А.Ш. Да. Посягание на более высокий уровень точности и чистоты, которое присуще протестантской религии (которая как бы отрекается от варварства католической церкви, чтобы в строгой рациональной чистоте быть ближе к духовному),- мне кажется, тут неизбежно выныривает противоположная опасность.
То, что я вместе с тем крестился не в православной церкви, связано также и с личными соображениями. Когда человек с внешностью еврея и с именем и фамилией немца крестится в русской церкви - это непонятно. Получается, извини меня, что я прошу прощения у православной церкви, что я становлюсь перед ней на колени. Я уважаю православную церковь -и больше уважаю, чем католическую. Но я не мог сделать этого внешнего, показного жеста. Вспоминаю, как один из людей, не любивших Александра Гольденвейзера (его многие не любили, и я тоже не симпатизировал ему), ругал его за показное православие. Я не хотел такого. Однажды я был во Львове, была служба в церкви, и когда все пошли к причастию, я встал на колени. Но меня обошли. Только одного меня обошли.
- В какой церкви?
А.Ш. В католической: жид.
41
- В православной церкви каждый должен ощущать себя вместе с другими, независимо от того, кто эти другие. Молитва, причастие как бы совершаются всеми вместе. Возможно ли для тебя вообще единение с людьми, духовно иными? Возможна ли реальная общность разных людей - или она возможна только на религиозной почве?
А.Ш. Однозначного ответа на это я дать не могу, и вот почему. Одно дело:
общность, которая возникает с людьми - психологическая, независимо от разного уровня жизни, образования. В этом смысле в русском характере есть очень много преимуществ: когда я прихожу в православную церковь, я никогда не чувствую там того, что испытал во Львове. Я бывал неоднократно в православных храмах. Ни один человек никогда не оглянулся, не смерил меня взглядом, не дал ничем понять, что я еврей. Не притворялись же они! Значит, эта мысль просто не приходит в голову.
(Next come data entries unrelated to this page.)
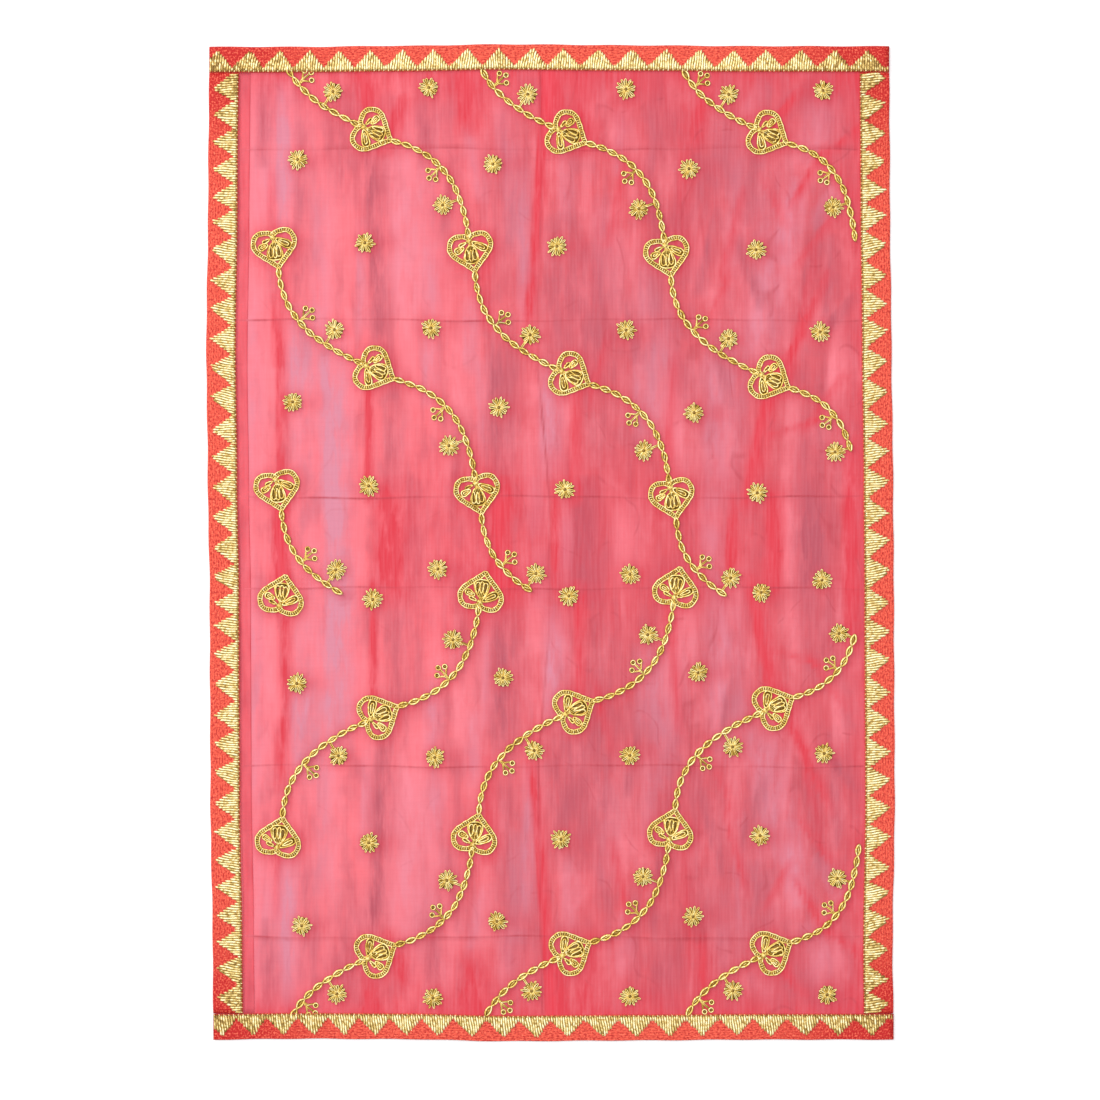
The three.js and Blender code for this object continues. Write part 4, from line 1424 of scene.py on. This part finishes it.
def stitch_flower(skein, middle, place, reach=FLOWER_REACH, start=0.0):
    middle = np.asarray(middle, float)
    worked_places.extend(place(ring(middle, 5, 5)))
    for number in range(FLOWER_LOOPS):
        angle = start + 2 * np.pi * (number + rng.uniform(-0.22, 0.22)) / FLOWER_LOOPS
        way = np.array([np.cos(angle), np.sin(angle)])
        long = reach * rng.uniform(0.78, 1.04)
        loop = petal(middle + 1.4 * way, middle + long * way, 1.5 + rng.uniform(-0.2, 0.4), 10)
        away = np.linalg.norm(loop - middle, axis=1)
        height = 0.5 + 0.75 * np.exp(-((away / 5.2) ** 2)) + 0.25 * (number % 2)
        path = moved(np.column_stack([loop, height]), place)
        # Painted shade: the loops are darker near the middle, where they cross over each other.
        inner = FLOWER_HEART_SHINE + (1 - FLOWER_HEART_SHINE) * ease((away - 2.5) / 5)
        skein.tube(path, LOOP_THREAD, rng.uniform(0.75, 1.1) * inner, closed=True)
    # Painted shade: a dark disc under the loops and a dark dot at the middle.
    skein.patch(place(ring(middle, 0.8 * reach, 14)), 0.05, 0.15, 0.05)
    skein.patch(place(ring(middle, 1.3, 7)), 1.3, 0.35, 0.05)


def stitch_berries(skein, root, head, place):
    """Three rings round the head of a spray, on stalks from its root on the chain."""
    way, turned = facing(root, head)
    for out, aside in ((4.6, 0.4), (1.2, 5.2), (0.6, -5.0)):
        berry = head + out * way + aside * turned
        path = ring(berry, BERRY_RING, 10)
        # Painted shade: a dark patch inside each berry ring.
        skein.patch(place(path), 0.05, 0.15, 0.03)
        path = moved(np.column_stack([path, np.full(len(path), 0.6)]), place)
        skein.tube(path, BERRY_THREAD, rng.uniform(0.75, 1.0), closed=True)
        stalk = np.array([root, (root + head) / 2 + 0.6 * turned * np.sign(aside), berry - 1.8 * way])
        for shift in (-0.5, 0.5):
            path = moved(np.column_stack([stalk + shift * turned, [0.6, 0.75, 0.6]]), place)
            skein.tube(path, BERRY_STALK, rng.uniform(0.35, 0.8))


def stitch_stalk(skein, root, head, place):
    way, turned = facing(root, head)
    for shift in (-0.6, 0.6):
        stalk = np.array([root, (root + head) / 2, head - 6 * way]) + shift * turned
        path = moved(np.column_stack([stalk, [0.7, 0.8, 0.6]]), place)
        skein.tube(path, FLOWER_STALK, rng.uniform(0.5, 0.9))


print("a flower has", FLOWER_LOOPS, "loops and is", 2 * FLOWER_REACH, "mm across")

# %% [markdown]
# The vines. Each vine strings its hearts together: a chain falls from an upright heart, or reaches out
# from a resting one, to the notch of the next. The rows are the ones that the solids were made from, so
# the thread lies just where they are. A vine that meets the lace runs under it, and one that meets the
# middle of the cloth ends there.

# %% How the vines run
VINES = {
    "a": (["s1", "u2", "s5", "u6"], "edge", "seam"),
    "b": (["s2", "u3", "s6"], "edge", "flower"),
    "c": (["s3"], "edge", "edge"),
    "d": (["u1", "s4", "u5"], "heart", "seam"),
    "e": (["u4"], "heart", "seam"),
}
FALL = {"leave": -88, "arrive": -23.5, "leave_reach": 0.4, "arrive_reach": 0.39}
REACH_OUT = {"leave": -14, "arrive": -82.5, "leave_reach": 0.45, "arrive_reach": 0.41}
FALL_STEP = np.array([72.4, -82.8])
EDGE_STEP = np.array([60, -85.5])
FLOWER_END = 0.74
SEAM_LINE = -47
SPRAY_COLUMNS = ("berry_share", "berry_aside", "flower_share", "flower_aside")
FALL_SPRAYS = dict(zip(SPRAY_COLUMNS, (0.43, 10.6, 0.68, 15)))
REACH_SPRAYS = dict(zip(SPRAY_COLUMNS, (0.42, -9.4, 0.7, -15.6)))
EDGE_SPRAYS = dict(zip(SPRAY_COLUMNS, (0.42, -9, 0.7, -13.5)))


def on_heart(key):
    """The rule that puts a point of a heart, seen tip down, in its place on the cloth."""
    x, y, heading = HEARTS[key]
    turn = np.radians(heading + 90)
    spin = np.array([[np.cos(turn), np.sin(turn)], [-np.sin(turn), np.cos(turn)]])
    return lambda plan: np.atleast_2d(plan) @ spin + [x, y]


def chains_of(vine):
    keys, begins, ends = VINES[vine]
    chains = []
    if begins == "edge":
        notch = on_heart(keys[0])(HEART_NOTCH)[0]
        chains.append((notch - FALL_STEP, notch, FALL, FALL_SPRAYS, 1, False))
    for number, key in enumerate(keys):
        falling = HEARTS[key][2] == UPRIGHT
        start = on_heart(key)(HEART_TIP)[0]
        last = number + 1 == len(keys)
        at_edge = last and not falling
        if last:
            end = start + (EDGE_STEP if at_edge else FALL_STEP)
        else:
            end = on_heart(keys[number + 1])(HEART_NOTCH)[0]
        sprays = EDGE_SPRAYS if at_edge else FALL_SPRAYS if falling else REACH_SPRAYS
        until = FLOWER_END if last and ends == "flower" else 1
        chains.append((start, end, FALL if falling else REACH_OUT, sprays, until, last and ends == "seam"))
    return chains


def on_open_net(point, margin):
    x, y = point
    side = min(x - float(left_edge(y)) - LEFT_INSET, float(right_edge(y)) - x - RIGHT_INSET)
    end = min(float(top_edge(x)) - y, y - float(bottom_edge(x))) - END_INSET
    return min(side, end) > margin


print("chains in each vine:", {vine: len(chains_of(vine)) for vine in VINES})

# %% Stitch the vines


def stitch_vine(vine, lower):
    turn_over = (lambda plan: plan * [1, -1] + [MIRROR_SHIFT, 0]) if lower else (lambda plan: plan)
    skein = Skein()
    for start, end, run, sprays, until, open_end in chains_of(vine):
        if open_end and lower:
            continue
        plan = chain_plan(start, end, run)

        def keep(point, open_end=open_end):
            return on_open_net(point, -2) and (not open_end or point[1] > SEAM_LINE + 3)

        stitch_chain(skein, plan, until, keep, turn_over)
        points, ways, _ = curve_points(*plan, 101)
        for kind in ("berry", "flower"):
            spot = int(round(100 * sprays[kind + "_share"]))
            root = points[spot]
            aside = sprays[kind + "_aside"]
            head = root + aside * np.array([-ways[spot][1], ways[spot][0]])
            if not on_open_net(turn_over(head[None, :])[0], 1):
                continue
            if kind == "berry":
                stitch_berries(skein, root, head, turn_over)
            else:
                stitch_stalk(skein, root, head, turn_over)
                stitch_flower(skein, head, turn_over, FLOWER_REACH, rng.uniform(0, 1))
    for key in VINES[vine][0]:
        rule = on_heart(key)
        stitch_heart(skein, lambda plan, rule=rule: turn_over(rule(plan)), HEARTS[key][2] == RESTING)
    half = "lower" if lower else "upper"
    return skein.piece(f"zari_vine_{vine}_{half}", zari_material, net_top)


vine_pieces = {}
for lower in (False, True):
    for vine in VINES:
        node = f"vine_{vine}_{'lower' if lower else 'upper'}"
        vine_pieces[node] = stitch_vine(vine, lower)
print("vine faces:", {name: len(piece.data.polygons) for name, piece in vine_pieces.items()})

# %% The free flowers, each where its solid is
flower_pieces = {}
for node, middle in flower_places.items():
    skein = Skein()
    stitch_flower(skein, middle, lambda plan: plan, FLOWER_REACH, rng.uniform(0, 1))
    flower_pieces[node] = skein.piece("zari_" + node, zari_material, net_top)
print("free flowers:", len(flower_pieces))

# %% [markdown]
# Stitching pulls the net together, so close to the work it is denser and a deeper red, and the faint shadow
# that the work throws is painted into the same red. The places that were stitched are known now. Each point
# of the net takes a share of that red by how near the work is, with the whole share set a little down and
# right, where the painted shadow falls.

# %% Deepen the net beside the work, with its painted shadow
PULL_AND_SHADOW_REACH = 6.5
SHADOW_SHIFT = np.array([1.6, -1.2])
PULL_AND_SHADOW_SHARE = 0.75


def pull_and_shadow_share(x, y):
    """How near the work a place on the net is, from 0 to 1."""
    net_plan = np.column_stack([x, y])
    work = np.array(worked_places) + SHADOW_SHIFT
    share = np.zeros(len(net_plan))
    for first in range(0, len(net_plan), 2000):
        part = net_plan[first : first + 2000]
        away = ((part[:, None, :] - work[None, :, :]) ** 2).sum(-1).min(1)
        share[first : first + 2000] = np.exp(-away / PULL_AND_SHADOW_REACH**2)
    return PULL_AND_SHADOW_SHARE * share


pulled_and_shadowed = np.tile(pull_and_shadow_share(*flat), 2)
layer = net.data.attributes.new("pulled_and_shadowed", "FLOAT", "POINT")
layer.data.foreach_set("value", pulled_and_shadowed.astype(np.float32))
print("stitched places:", len(worked_places))

# %% [markdown]
# Each piece is parented to the empty of the body it moves with, and the solid that it stands for, where it
# has one, is hidden. The veil has no joints, so everything rides on the one body.


def dress(piece, node):
    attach(piece, "root")
    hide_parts(node)


dress(net, "net_panel")
dress(hem, "hem_left")
for name, piece in ribbons.items():
    dress(piece, name)
for name, piece in gold_pieces.items():
    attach(piece, "root")
for name, piece in {**vine_pieces, **flower_pieces}.items():
    dress(piece, name)

# %% [markdown]
# The table and the light. The cloth lies on a plain white table, which the light washes out to white. A
# wide softbox overhead gives even light with hardly a shadow, and gives the metal thread something bright
# to mirror. A second one from the upper left is weaker and lower, so the folds get a lit and a shaded
# side. The camera looks straight down from far away, so nothing is drawn in perspective.

# %% The table
TABLE_SIZE = 6.0
table_mesh = bpy.data.meshes.new("table")
reach = TABLE_SIZE / 2
corners = [(-reach, -reach, 0), (reach, -reach, 0), (reach, reach, 0), (-reach, reach, 0)]
table_mesh.from_pydata(corners, [], [(0, 1, 2, 3)])
table = bpy.data.objects.new("table", table_mesh)
bpy.context.scene.collection.objects.link(table)
table_material, table_surface = new_material("white_table")
table_graph = Graph(table_material)
grain = table_graph.noise((90, 90, 90))
table_colour = table_graph.mix(grain, linear(250, 250, 250), linear(246, 246, 246))
table_graph.link(table_colour, table_surface.inputs["Base Color"])
table_surface.inputs["Roughness"].default_value = 0.9
table_surface.inputs["Specular IOR Level"].default_value = 0.1
table_mesh.materials.append(table_material)
print("table:", TABLE_SIZE, "m across")

# %% The light
LIGHTS = [
    ("overhead_softbox", (0, 0, 4.2), 6.0, 212),
    ("upper_left_softbox", (-3.0, 2.6, 2.0), 1.6, 108),
]
for name, place, size, power in LIGHTS:
    lamp = bpy.data.lights.new(name, "AREA")
    lamp.shape = "SQUARE"
    lamp.size = size
    lamp.energy = power
    holder = bpy.data.objects.new(name, lamp)
    holder.location = place
    aim = -holder.location
    holder.rotation_euler = aim.to_track_quat("-Z", "Y").to_euler()
    bpy.context.scene.collection.objects.link(holder)
world = bpy.data.worlds.new("studio")
world.use_nodes = True
world.node_tree.nodes["Background"].inputs["Color"].default_value = (0.95, 0.97, 1.0, 1)
world.node_tree.nodes["Background"].inputs["Strength"].default_value = 0.33
bpy.context.scene.world = world
bpy.context.scene.view_settings.view_transform = "Standard"
print("lights:", len(LIGHTS))

# %% The camera
PICTURE_SPAN = 0.9592
PICTURE_MIDDLE = (-0.00044, -0.00632)
CAMERA_HEIGHT = 3.0
camera_data = bpy.data.cameras.new("camera")
camera_data.sensor_width = 36
camera_data.lens = camera_data.sensor_width * CAMERA_HEIGHT / PICTURE_SPAN
camera = bpy.data.objects.new("camera", camera_data)
camera.location = (*PICTURE_MIDDLE, CAMERA_HEIGHT)
bpy.context.scene.collection.objects.link(camera)
bpy.context.scene.camera = camera
print("lens:", round(camera_data.lens, 1), "mm")
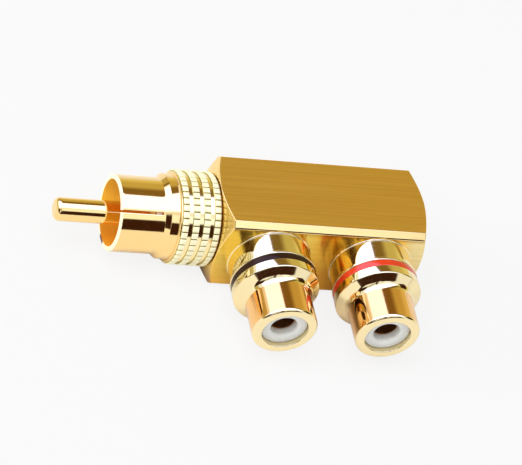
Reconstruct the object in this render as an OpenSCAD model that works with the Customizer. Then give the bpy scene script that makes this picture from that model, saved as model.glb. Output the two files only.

Это - невероятное качество русской православной церкви. И это, по-моему, относится не только к церкви, но и к психологии народа. Антисемитизм, черносотенство, отрицательное славянофильство - есть приращение, а не коренное свойство.
42
В то же время я хочу сравнить католическую церковь на Западной Украине и европейскую католическую церковь. В европейской католической церкви я тоже не ощущал себя чужим. Обостренное внимание было именно на Западной Украине. Получается очень странная вещь: Польша, Западная Украина - государства, которые больше всего страдали от немцев,- более всего восприняли антисемитизм. А может быть, это потому, что там всегда жило много евреев - такое “коренное” отрицательное к ним отношение.